The Living Green co-founder Kailash Sharma, an agricultural engineer by training, briefed me about technical aspects of their farming model. I was skeptical about whether the roof could hold the weight of the big planter units, but Sharma assured me that the portable organic farming kits the company had developed uses a new kind of soil-less medium, lightweight and leak proof containers with a sub-surface drainage system, and a drip irrigation system which waters 100 plants with just one bucket of water. The weight of these kits isn’t a big burden for the roofs to bear.

The next day, I met with the some of the other Living Green staffers at their basement office to gauge how they felt about the work they were doing. It was interesting to see how the team has defied space to grow plants. Living walls covered most of the wall space.

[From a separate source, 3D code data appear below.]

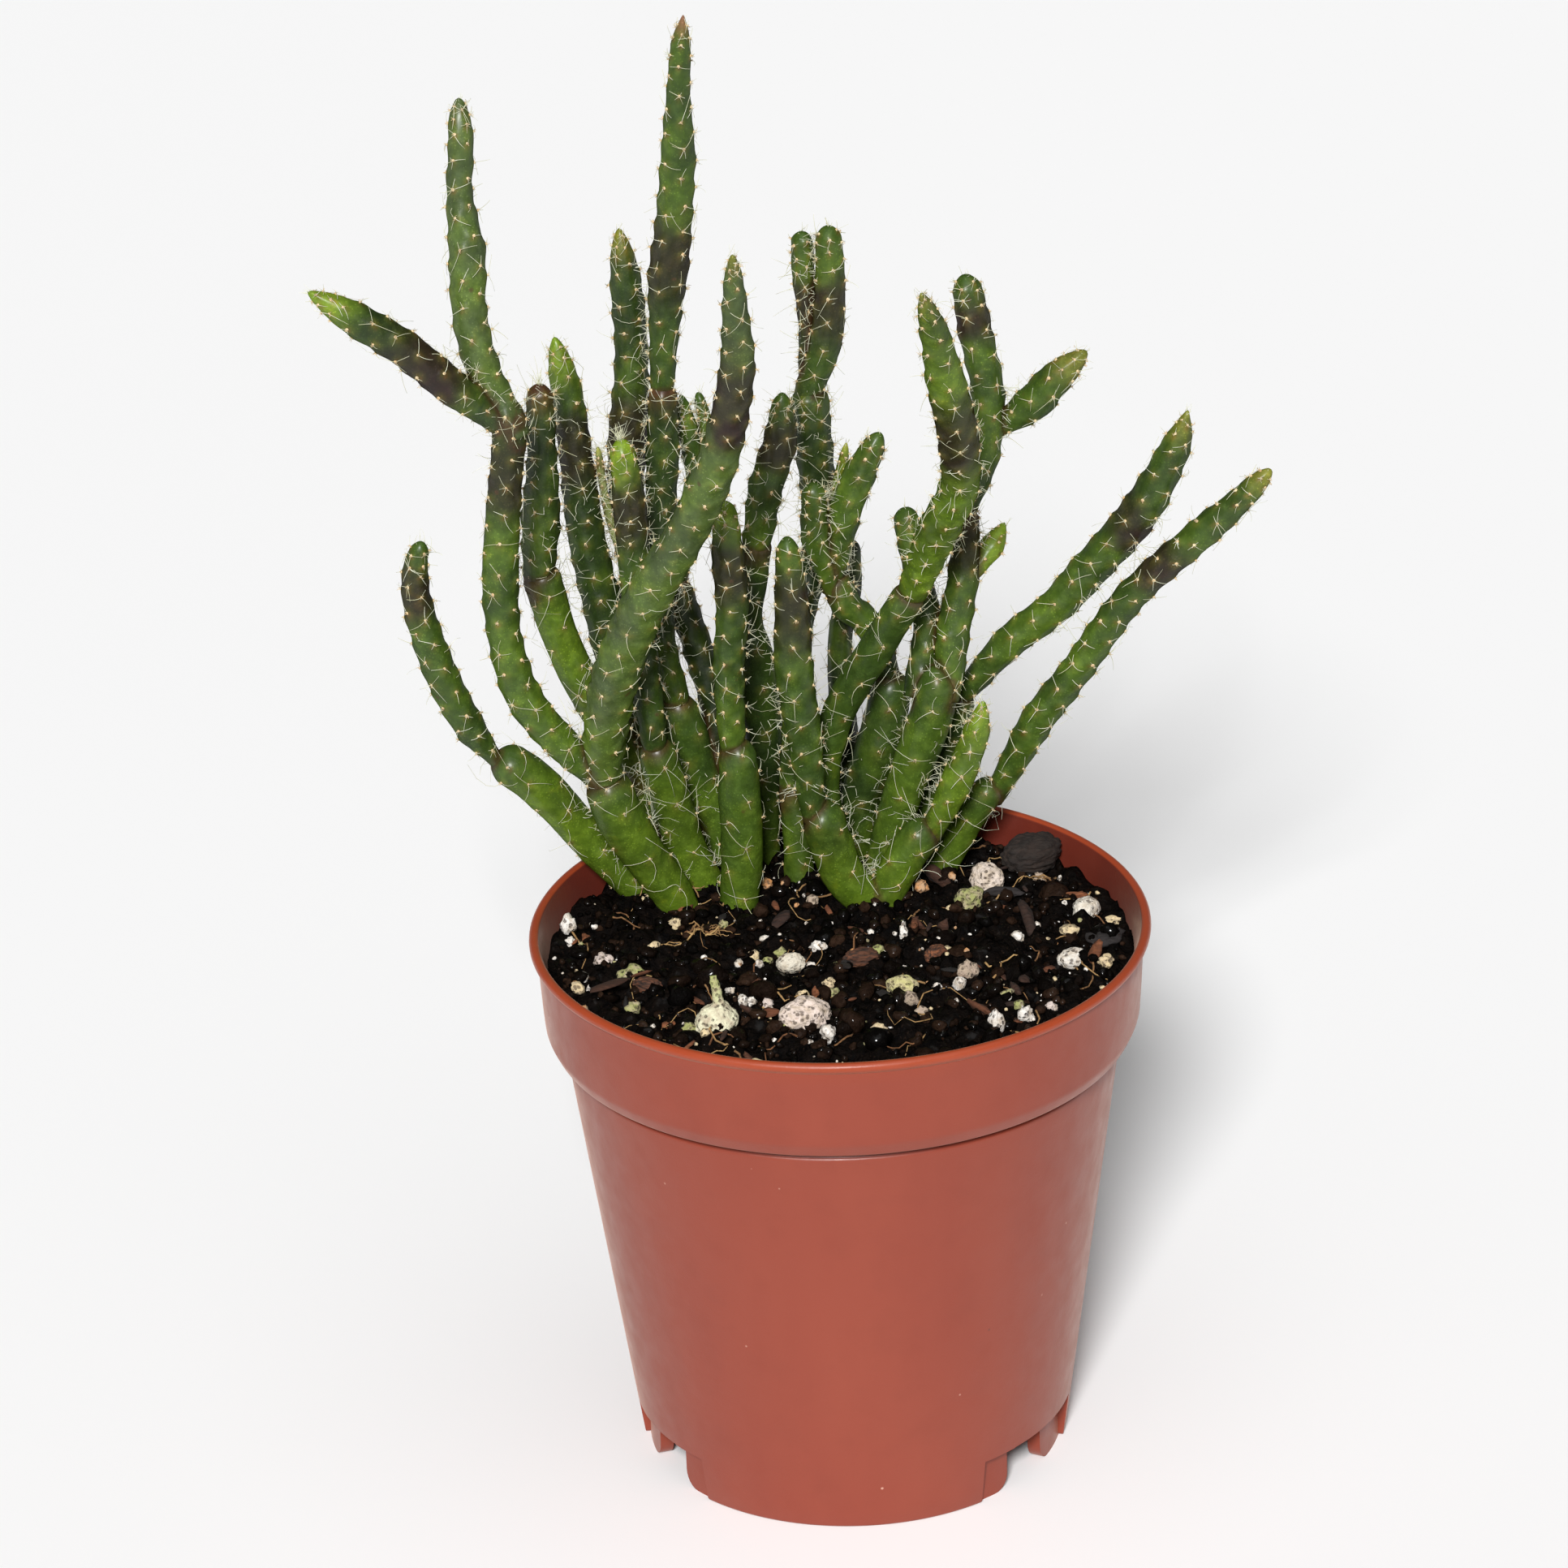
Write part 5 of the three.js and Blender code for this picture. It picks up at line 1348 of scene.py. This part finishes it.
def make_floor(size=3.0):
    mesh = bpy.data.meshes.new("studio_floor")
    corners = [(-size, -size, 0), (size, -size, 0), (size, size, 0), (-size, size, 0)]
    mesh.from_pydata(corners, [], [(0, 1, 2, 3)])
    mesh.materials.append(studio_white())
    floor = add_object("studio_floor", mesh)


def add_sun(name, azimuth, elevation, softness, strength):
    """Even light from far away; azimuth 0 is the front, and softness is its width in degrees."""
    data = bpy.data.lights.new(name, "SUN")
    data.angle = math.radians(softness)
    data.energy = strength
    light = add_object(name, data)
    side, height = math.radians(azimuth), math.radians(elevation)
    towards = Vector((math.sin(side) * math.cos(height), -math.cos(side) * math.cos(height),
                      math.sin(height)))
    light.rotation_euler = towards.to_track_quat("Z", "Y").to_euler()


def make_studio():
    make_floor()
    add_sun("key", -6, 34, 12, 3.95)
    add_sun("sky", 20, 75, 60, 0.65)
    world = bpy.data.worlds.new("studio")
    world.use_nodes = True
    background = world.node_tree.nodes["Background"]
    background.inputs["Color"].default_value = (1, 1, 1, 1)
    background.inputs["Strength"].default_value = 0.09
    bpy.context.scene.world = world
    bpy.context.scene.view_settings.view_transform = "Standard"


def make_camera():
    heading, dip, roll = CAMERA["heading"], CAMERA["dip"], CAMERA["roll"]
    ahead = Vector((math.sin(heading) * math.cos(dip), math.cos(heading) * math.cos(dip),
                    -math.sin(dip)))
    right = ahead.cross(Vector((0, 0, 1))).normalized()
    up = right.cross(ahead)
    tilted_right = right * math.cos(roll) + up * math.sin(roll)
    tilted_up = up * math.cos(roll) - right * math.sin(roll)
    data = bpy.data.cameras.new("camera")
    data.sensor_width = 36
    data.lens = CAMERA["lens"]
    data.clip_start, data.clip_end = 0.01, 20
    camera = add_object("camera", data)
    turn = Matrix((tilted_right, tilted_up, -ahead)).transposed().to_4x4()
    place = Vector(np.array(CAMERA["place"]) * MM + AXIS)
    camera.matrix_world = Matrix.Translation(place) @ turn
    bpy.context.scene.camera = camera


# ---- assembly

make_camera()
make_studio()
make_pot()
make_soil()
stem_segments = make_stems()
foam_material, bark_material = perlite_foam(), bark_fibre()
make_lumps(foam_material, bark_material)
make_crumbs(stem_segments, foam_material, bark_material)
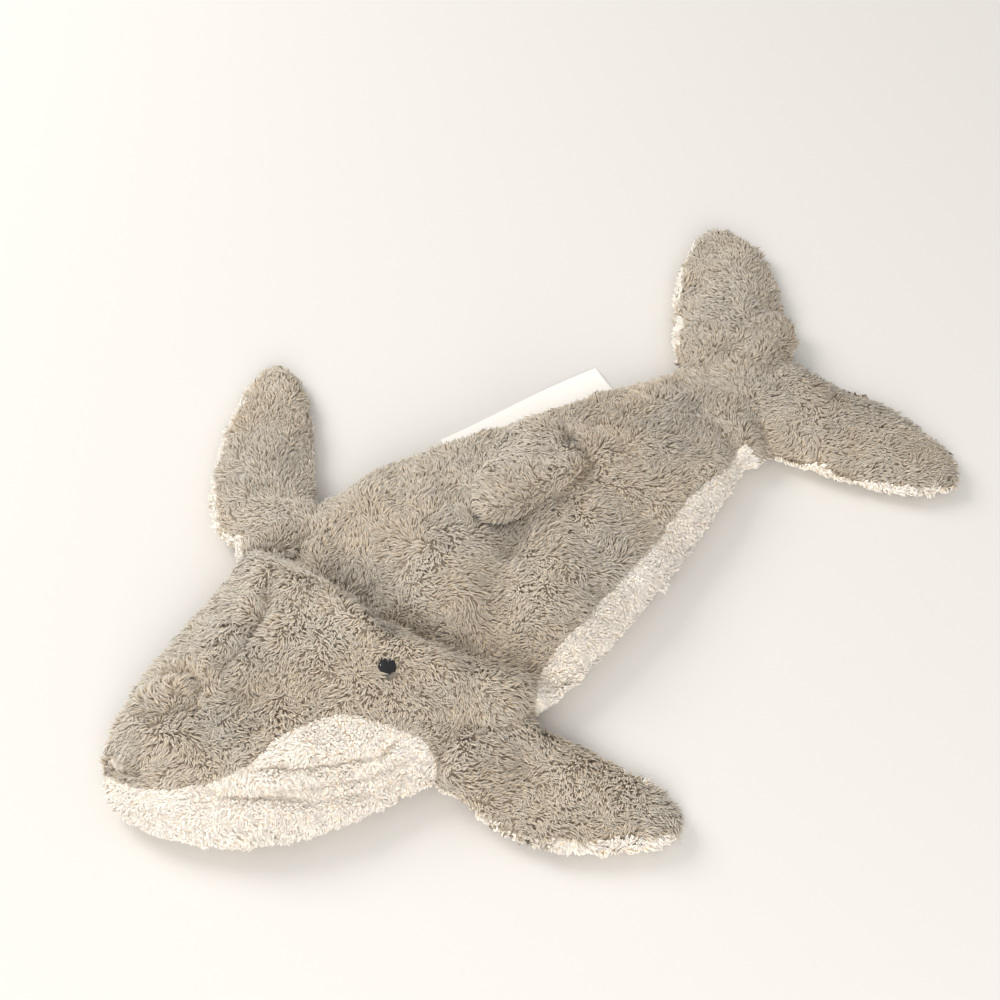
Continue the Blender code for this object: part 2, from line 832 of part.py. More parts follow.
def make_dorsal_fin(torso_skin, clear_of):
    middle = fin_front + fin_length / 2
    top, _ = seat(torso_skin, Vector((fin_side_place, middle, seam_height)), Vector((0.0, 0.0, 1.0)))
    frame = pivot(
        "dorsal_fin_frame",
        (fin_side_place, middle, top.z + fin_bed),
        (fin_slope, -fin_tilt, 0.0),
    )
    rows = [
        (along, fin_height * base, fin_height * free, fin_half_thickness * thick, fin_half_thickness * thick)
        for along, base, free, thick in fin_shares
    ]

    def place_point(along, across, up):
        return Vector((-across, along - fin_length / 2, up))

    above = box("fin_above_cutter", (-cut_reach, -cut_reach, -touch_gap / 2),
                (cut_reach, cut_reach, cut_reach), cutters, parent=frame)
    below = box("fin_below_cutter", (-cut_reach, -cut_reach, -cut_reach),
                (cut_reach, cut_reach, touch_gap / 2), cutters, parent=frame)
    for name, side in (("dorsal_left_panel", below), ("dorsal_right_panel", above)):
        panel = limb(name, rows, frame, whale, plain_levels, place_point, fin_length, look=grey_pile)
        cut(panel, side)
        cut(panel, clear_of)
        shade_smooth(panel)


# The label hangs from its inner long edge, under the far side of the belly.
def make_label(torso_skin):
    height = label_rest + label_thickness
    turned = Matrix.Rotation(label_turn, 4, "Z")
    outward = turned @ Vector((-1.0, 0.0, 0.0))
    ahead = turned @ Vector((0.0, 1.0, 0.0))
    middle = Vector((0.0, label_middle, height))
    reach = 0.0
    steps = 24
    for index in range(steps + 1):
        centre = middle + ahead * (label_length * (index / steps - 1 / 2))
        found = seat(torso_skin, centre, outward)
        if found:
            reach = max(reach, (found[0] - middle).dot(outward))
    hinge = middle + outward * (reach + touch_gap)
    hinge.z = label_rest + label_thickness / 2
    frame = pivot("sewn_label_frame", hinge, (0.0, 0.0, label_turn))
    half = label_length / 2
    box(
        "sewn_label",
        (-label_width, -half, -label_thickness / 2),
        (0.0, half, label_thickness / 2),
        whale, label_cotton, frame,
    )


torso_skin = skin_of(torso_form, "torso_skin")
head_skin = skin_of(head_form, "head_skin")
torso_clear = pillow("torso_clear", torso_form, root_frame, cutters, fine_levels, -touch_gap, -touch_gap)

make_torso()
make_pocket_lip()
make_head()
make_eyes(head_skin)
for thread_name, thread_row in throat_rows.items():
    make_throat_thread(thread_name, thread_row, head_skin)
make_flipper("left", torso_skin, torso_clear)
make_flipper("right", torso_skin, torso_clear)
make_flukes(torso_clear)
make_dorsal_fin(torso_skin, torso_clear)
make_label(torso_skin)
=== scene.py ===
import json
from math import cos, pi, radians, sin

import bpy
import numpy as np
from mathutils import Matrix, Vector
from mathutils.bvhtree import BVHTree
from mathutils.kdtree import KDTree

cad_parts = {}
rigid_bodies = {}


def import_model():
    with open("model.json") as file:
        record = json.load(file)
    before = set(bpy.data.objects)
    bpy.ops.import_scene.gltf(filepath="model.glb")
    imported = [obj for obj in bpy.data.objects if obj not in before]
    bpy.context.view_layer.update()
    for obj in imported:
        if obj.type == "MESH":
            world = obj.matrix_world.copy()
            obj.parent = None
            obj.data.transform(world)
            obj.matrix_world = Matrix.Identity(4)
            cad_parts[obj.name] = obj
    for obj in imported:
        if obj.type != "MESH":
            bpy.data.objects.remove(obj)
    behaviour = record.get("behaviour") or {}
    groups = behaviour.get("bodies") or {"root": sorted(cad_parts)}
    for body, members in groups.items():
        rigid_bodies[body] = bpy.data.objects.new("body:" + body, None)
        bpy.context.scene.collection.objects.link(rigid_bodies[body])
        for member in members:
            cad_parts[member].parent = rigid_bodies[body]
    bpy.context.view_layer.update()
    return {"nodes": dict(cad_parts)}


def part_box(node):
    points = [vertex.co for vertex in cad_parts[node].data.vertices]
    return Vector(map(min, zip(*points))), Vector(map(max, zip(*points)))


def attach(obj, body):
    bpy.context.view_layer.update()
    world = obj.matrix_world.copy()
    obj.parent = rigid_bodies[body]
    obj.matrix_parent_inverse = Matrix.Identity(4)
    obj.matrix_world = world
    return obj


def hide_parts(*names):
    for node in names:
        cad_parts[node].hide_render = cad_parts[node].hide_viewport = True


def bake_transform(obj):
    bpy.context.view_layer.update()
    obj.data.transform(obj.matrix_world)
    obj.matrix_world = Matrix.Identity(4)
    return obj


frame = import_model()


# Small helpers for picking, reading and moving points

def pickNothing():
    for item in bpy.context.view_layer.objects:
        item.select_set(False)


def pickOnly(*things):
    pickNothing()
    for item in things:
        item.select_set(True)
    bpy.context.view_layer.objects.active = things[-1]


def applyModifier(thing, kind, **settings):
    made = thing.modifiers.new(kind.title(), kind)
    for key, value in settings.items():
        setattr(made, key, value)
    pickOnly(thing)
    bpy.ops.object.modifier_apply(modifier=made.name)


def readPoints(thing):
    points = np.empty(len(thing.data.vertices) * 3)
    thing.data.vertices.foreach_get("co", points)
    return points.reshape(-1, 3)


def writePoints(thing, points):
    thing.data.vertices.foreach_set("co", points.astype(np.float32).ravel())
    thing.data.update()


def readNormals(thing):
    normals = np.empty(len(thing.data.vertices) * 3)
    thing.data.vertex_normals.foreach_get("vector", normals)
    return normals.reshape(-1, 3)


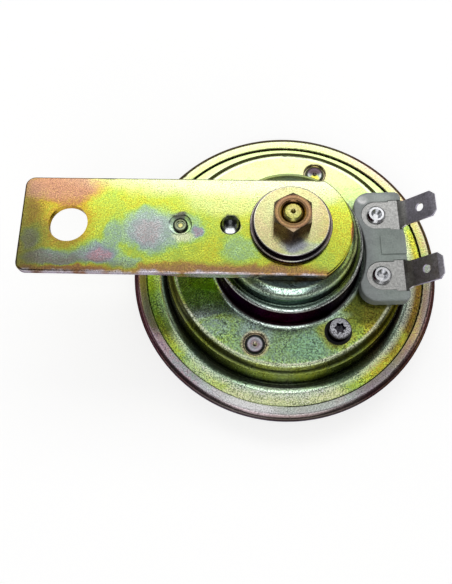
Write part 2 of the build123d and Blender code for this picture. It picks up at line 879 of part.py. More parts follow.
def terminal_rivet(side):
    """Hollow rivet flared open over the terminal's eye, headed over inside the horn."""
    top = blade_rear + terminal_rivet_head_height
    inside = lug_front if side > 0 else fibre_washer_front
    head = terminal_rivet_head
    crater = terminal_rivet_crater
    roll = terminal_rivet_head_height / 2
    body = turned(
        (0, inside - rivet_tail_height),
        (rivet_tail_radius, inside - rivet_tail_height),
        (rivet_tail_radius, inside),
        (terminal_rivet_shank, inside),
        (terminal_rivet_shank, blade_rear),
        (head - roll / 2, blade_rear),
        (head, blade_rear + roll / 2),
        (head, blade_rear + roll),
        (head - roll, top),
        (crater + roll / 4, top),
        (crater, top - roll / 2),
        (crater / 2, top - terminal_rivet_crater_depth),
        (0, top - terminal_rivet_crater_depth),
    )
    at = terminal_point(side)
    return Pos(at[0], at[1], 0) * body


def rivet_insulator(side):
    """Fibre washer between the plateau and what the rivet clamps inside."""
    bore = terminal_rivet_shank + rivet_gap
    low = plateau_inside - insulator_thickness
    return ring(insulator_radius, bore, low, plateau_inside, terminal_point(side))


def solder_lug():
    """Brass lug on the upper terminal rivet, with a tab towards the coil."""
    at = terminal_point(1)
    inward = math.degrees(math.atan2(-at[1], -at[0]))
    outline = Circle(lug_radius)
    reach = lug_radius + lug_tab_reach
    outline += Pos(reach / 2, 0) * Rectangle(reach, lug_tab_width)
    outline -= Circle(terminal_rivet_shank + rivet_gap)
    return Pos(at[0], at[1], 0) * Rot(0, 0, inward) * plate(outline, lug_front, lug_rear)


def contact_leaf():
    """Springy leaf that carries the moving contact and closes it at rest."""
    length = pusher_reach() + leaf_overhang
    outline = Circle(leaf_width / 2) + Pos(length / 2, 0) * Rectangle(length, leaf_width)
    outline -= Circle(terminal_rivet_shank + rivet_gap)
    return along_breaker(plate(outline, leaf_front, leaf_rear))


def contact_spacer():
    """Fibre spacer between leaf and strip, with a sleeve through the strip's hole."""
    bore = terminal_rivet_shank + rivet_gap
    at = terminal_point(-1)
    body = disc(insulator_radius, strip_rear, leaf_front, at)
    body += disc(bore + spigot_wall, strip_front, strip_rear, at)
    return body - disc(bore, strip_front, leaf_front, at)


def contact_strip():
    """Stiff strip that carries the fixed contact. The adjusting screw bears on its end."""
    length = breaker_line()[1] + strip_nose
    outline = Pos((length - strip_tail) / 2, 0) * Rectangle(length + strip_tail, strip_width)
    outline -= Circle(terminal_rivet_shank + rivet_gap + spigot_wall + joint_gap / 2)
    outline -= Pos(pusher_reach(), 0) * Circle(pusher_hole_radius)
    return along_breaker(plate(outline, strip_front, strip_rear))


def fibre_washer():
    """Fibre washer between the strip and the rivet's inner head."""
    bore = terminal_rivet_shank + rivet_gap
    return ring(insulator_radius, bore, fibre_washer_front, strip_front, terminal_point(-1))


def contact_point(low):
    """Flat round contact."""
    return disc(contact_radius, low, low + contact_height, breaker_point(pusher_reach() - contact_inset))


def screw_bush():
    """Threaded bush pressed into the plateau."""
    at = polar(screw_pitch_radius, screw_angle)
    body = disc(bush_radius, plateau_inside, bush_rear, at)
    body += disc(bush_flange_radius, plateau_inside - bush_flange_thickness, plateau_inside, at)
    return body - disc(
        screw_radius + screw_thread_gap, plateau_inside - bush_flange_thickness, bush_rear, at
    )


def screw_seal():
    """Rubber ring over the bush that keeps water out of the thread."""
    at = polar(screw_pitch_radius, screw_angle)
    return ring(bush_radius, screw_radius + screw_thread_gap, bush_rear, seal_rear, at)


def adjusting_screw():
    """Screw with a round head and a six-lobed recess, which bears on the contact strip."""
    at = polar(screw_pitch_radius, screw_angle)
    top = screw_head_front + screw_head_height
    chamfer_size = screw_head_chamfer
    body = turned(
        (0, strip_rear),
        (screw_radius - chamfer_size, strip_rear),
        (screw_radius, strip_rear + chamfer_size),
        (screw_radius, screw_head_front),
        (screw_head_radius, screw_head_front),
        (screw_head_radius, top - chamfer_size),
        (screw_head_radius - chamfer_size, top),
        (0, top),
    )
    recess = disc(star_radius - star_lobe_radius, top - star_depth, top)
    for lobe in range(6):
        spot = polar(star_radius - star_lobe_radius, 60 * lobe)
        recess += disc(star_lobe_radius, top - star_depth, top, spot)
    return Pos(at[0], at[1], 0) * (body - recess)


pieces = {
    "rear_housing": rear_housing(),
    "rim_ring": rim_ring(),
    "front_gasket": clamp_ring(stack_front, diaphragm_front),
    "diaphragm": diaphragm(),
    "rear_gasket": clamp_ring(diaphragm_rear, flange_front),
    "pole_core": pole_core(),
    "coil_bobbin": coil_bobbin(),
    "coil_winding": coil_winding(),
    "coil_washer": ring(coil_washer_radius, core_radius + core_gap, coil_rear, hub_inside),
    "yoke_plate": yoke_plate(),
    "yoke_rivet_a": yoke_rivet(0),
    "yoke_rivet_b": yoke_rivet(1),
    "coil_lead_a": coil_lead(1),
    "coil_lead_b": coil_lead(-1),
    "armature": armature(),
    "pusher_arm": pusher_arm(),
    "pusher_pin": pusher_pin(),
    "disc_spacer": disc_spacer(),
    "tone_disc": tone_disc(),
    "lock_washer": lock_washer(),
    "disc_nut": disc_nut(),
    "mounting_arm": mounting_arm(),
    "arm_stiffener": arm_stiffener(),
    "arm_rivet": arm_rivet(),
    "lower_washer": stud_washer(lower_washer_radius, arm_rear, lower_washer_rear),
    "upper_washer": stud_washer(upper_washer_radius, lower_washer_rear, upper_washer_rear),
    "stud_nut": stud_nut(),
    "terminal_block": terminal_block(),
    "terminal_blade_a": terminal_blade(1),
    "terminal_blade_b": terminal_blade(-1),
    "terminal_rivet_a": terminal_rivet(1),
    "terminal_rivet_b": terminal_rivet(-1),
    "rivet_insulator_a": rivet_insulator(1),
    "rivet_insulator_b": rivet_insulator(-1),
    "solder_lug": solder_lug(),
    "contact_leaf": contact_leaf(),
    "contact_spacer": contact_spacer(),
    "contact_strip": contact_strip(),
    "fibre_washer": fibre_washer(),
    "fixed_contact": contact_point(strip_rear),
    "moving_contact": contact_point(leaf_front - contact_height),
    "screw_bush": screw_bush(),
    "screw_seal": screw_seal(),
    "adjusting_screw": adjusting_screw(),
}

to_fixing_hole = Pos(arm_hole_distance, 0, -arm_rear)
for name, piece in pieces.items():
    export_step(to_fixing_hole * piece, f"parts/{name}.step")
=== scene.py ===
import math

import bmesh
import bpy
from mathutils import Matrix, Vector


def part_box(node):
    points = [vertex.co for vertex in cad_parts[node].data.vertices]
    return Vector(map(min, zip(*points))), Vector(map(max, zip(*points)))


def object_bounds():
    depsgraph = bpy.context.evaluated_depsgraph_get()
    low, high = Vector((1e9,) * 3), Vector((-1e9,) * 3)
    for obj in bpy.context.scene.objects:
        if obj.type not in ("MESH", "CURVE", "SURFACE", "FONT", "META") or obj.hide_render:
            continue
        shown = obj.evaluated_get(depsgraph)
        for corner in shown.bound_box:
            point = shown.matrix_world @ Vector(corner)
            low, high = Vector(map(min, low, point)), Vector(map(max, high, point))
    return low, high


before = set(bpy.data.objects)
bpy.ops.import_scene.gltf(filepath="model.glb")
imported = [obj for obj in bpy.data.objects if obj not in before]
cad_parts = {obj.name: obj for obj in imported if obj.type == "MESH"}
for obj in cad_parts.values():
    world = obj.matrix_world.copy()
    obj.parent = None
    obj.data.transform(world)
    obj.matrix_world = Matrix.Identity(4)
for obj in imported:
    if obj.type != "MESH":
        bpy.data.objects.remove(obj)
cad_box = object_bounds()


# The studio floor is a plain pale board in a dim grey room, and the horn lies on it face down.
# Cameras and shiny surfaces see the board as white, and it keeps a faint shadow of the horn. From
# below it is see-through, so that the horn's front shows.
mm = 0.001
rim_low, rim_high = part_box("rim_ring")
horn_centre = Vector(((rim_low.x + rim_high.x) / 2, 0, rim_low.z))
floor_size = 40.0
floor_gap = 0.02 * mm
floor_glow = 0.72


def srgb(code):
    """Linear colour with full alpha from an sRGB hex value such as 8a9b3c."""
    channels = [int(code[start:start + 2], 16) / 255 for start in (0, 2, 4)]
    linear = [c / 12.92 if c <= 0.04045 else ((c + 0.055) / 1.055) ** 2.4 for c in channels]
    return (*linear, 1.0)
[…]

Lory Jain, the company’s marketing officer, told me about how, when she first interned with The Living Greens, the institute she was pursuing her business degree at told her they couldn’t give her credits for her work because they didn’t see it as a viable business internship. Jain fought with the college authorities to get her work acknowledged, and won. After she finished her course, she came back to The Living Greens to pursue her passion. I was in awe of the determination this young girl had to do something unconventional.

Indeed, unconventionality and determination seem to be the driving force of The Living Greens. Take Tiwari and Sharma, for instance. Both are agricultural engineers from one the finest universities in India. Tiwari spent 10 years working for big corporations, including Wal-Mart. He had a promising career in the corporate world. But, through his work he learned about the problems in our food supply chain and it started to disturb him deeply. Wanting to do something meaningful to address these flaws, he quit his job at Wal-Mart, roped in his friend, Sharma, and started to develop their rooftop organic farming model.

Later in the day, I met with Tarun Bansal, a hotelier who has set up a food garden on this hotel rooftop. At the hotel, I was welcomed by a beautiful bonsai garden and parrots. It was amazing to see parrots in Jaipur in the burning hot and dry month of June. Groundwater, which accounts for over 90 percent of Jaipur’s drinking water is declining at the rate of nearly 20 feet per year. By some estimates, the city risks running out of water by 2016 if there are no proper monsoons or planned interventions to recharge the water tables.

“What attracted me [to The Living Green model] was that it uses a soil-less medium and uses minimal water,” Bansal told me. “I think it’s a very practical decision now to protect our resources and more than that, to protect our livelihoods and protect our businesses and to see them reach the next generation or generation beyond.”

Bansal is an optimist. His ability to appreciate simple solutions is inspiring. Rooftop organic farming indeed seems very simple and easy. So why aren’t more people adopting this solution? I asked Bansal about this. He said while he absolutely loved the idea, the set up (soil-less medium, drip irrigation system etc) was still too expensive for most people. The project would have to receive some government subsidies in order to be scaled up. As of now, only 25 percent of Jaipur homes are expected to adopt the model in the next four years.

I wondered why would any government not support it. So I called Rebecca Mathai, head of the International Centre For Environment Audit and Sustainable Development, a new federal government-run institute that seeks to improve accountability and governance of environmental conservation and sustainable development efforts in India. Mathai said that the Indian government is increasingly realizing the importance of initiatives like The Living Greens, but she also said that currently there is no mechanism to support such initiatives.

While this is frustrating, it sets the premise for civil society to play a bigger role in demanding that the Indian government support the development and adoption of these technologies and make them affordable by all.

Shooting this short film introduced me to an innovative idea, which was practical and highly scalable. It helped me understand various aspects of the project and how people and government, in general, felt about it. And above all, it showed me how simple ideas can bring big change.